Conclusion and Best Practices

Effective scatter plots require thoughtful design decisions. Here are the rules I follow:

Avoid overplotting: When you have thousands of points, reduce alpha to 0.1-0.3 or use hexbin plots instead. Overlapping solid markers hide density patterns.

Choose meaningful colors: Use diverging colormaps (like ‘coolwarm’) for data with a meaningful center point, sequential colormaps (like ‘viridis’) for continuous data, and distinct colors for categories.

Scale appropriately: If your data spans orders of magnitude, use logarithmic scales. If one variable has a much larger range, consider normalizing or using separate y-axes.

Limit point size variation: When encoding data through size, keep the ratio between smallest and largest under 10:1 or points become unreadable.

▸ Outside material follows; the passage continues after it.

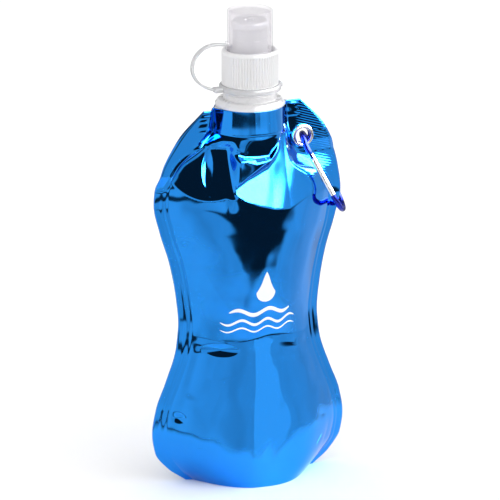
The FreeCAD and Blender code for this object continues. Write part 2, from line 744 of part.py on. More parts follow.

Add reference lines: Include trend lines, target thresholds, or confidence intervals when they add insight. Use plt.axhline(), plt.axvline(), or plt.plot() for regression lines.

Matplotlib’s scatter plots give you the control needed for publication-quality visualizations. Master these techniques and you’ll effectively communicate complex relationships in your data.